According to the article, the SEC has found several examination deficiencies relating to principal trades, including managers failing to properly disclose the trades to investors or get required consent to make such trades. Asaro commented on some ways to complete these transactions without violating SEC rules.

The article notes that principal trades—i.e., trades where an investment adviser is transacting with a client as principal for the adviser or its control persons’ own account—are unlawful unless the adviser obtains informed client consent before the trade settles. SEC guidance notes that pooled investment vehicles are presumed to be subject to the principal trade rule if an adviser’s control persons, in aggregate, have an ownership interest of over 25 percent.  Asaro said, this is “basically a strict liability rule, so you have to really monitor that threshold and make sure if you’re going to do a principal transaction that you’re not running afoul.”

If a manager is going to engage in principal trades, the article says the firm should have proper disclosures.

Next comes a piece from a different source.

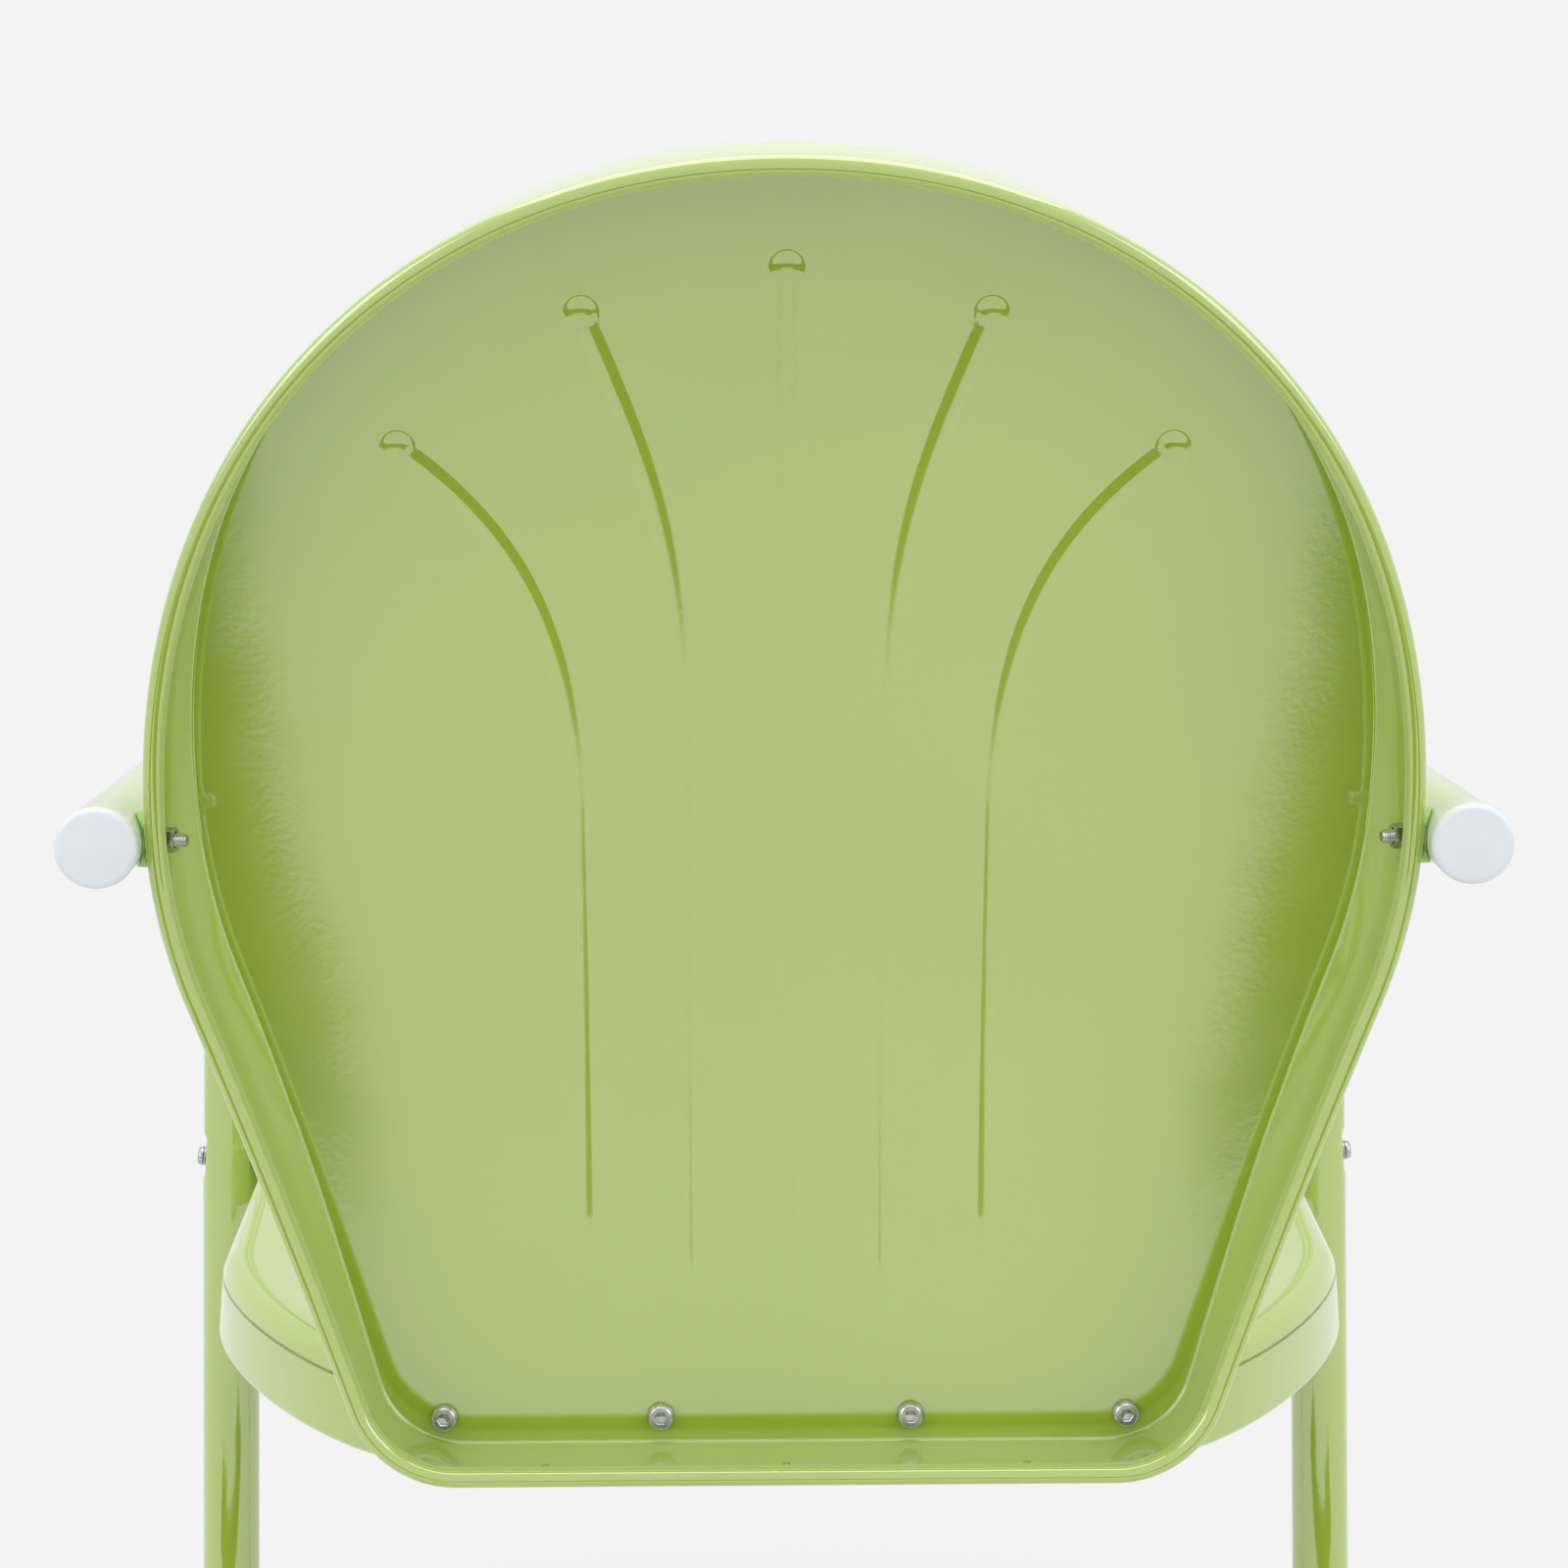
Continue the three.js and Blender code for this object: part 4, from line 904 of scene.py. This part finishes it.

Asaro agrees, pointing out that the fund’s governing documents should include disclosures that the manager may conduct principal trades. Trades, he said, should be reviewed to determine if a principal transaction has occurred and, if so, that the firm’s policies and procedures are being followed, and make sure consent is obtained.

Should one find themselves having made a trade without consent, Asaro suggested that managers contact outside counsel and then determine whether investors were harmed and to what degree.

“Managers also have to consider whether to reimburse harmed investors,” Asaro added. “A manager could potentially consider a fee offset or they could give money back.”

As for self-reporting the issue to the SEC, Asaro said it is always a difficult question and that there is no right or wrong answer. “Firms will often consider the likelihood of the SEC finding out about the issue, the scope, and what the firm did to remediate the issue.”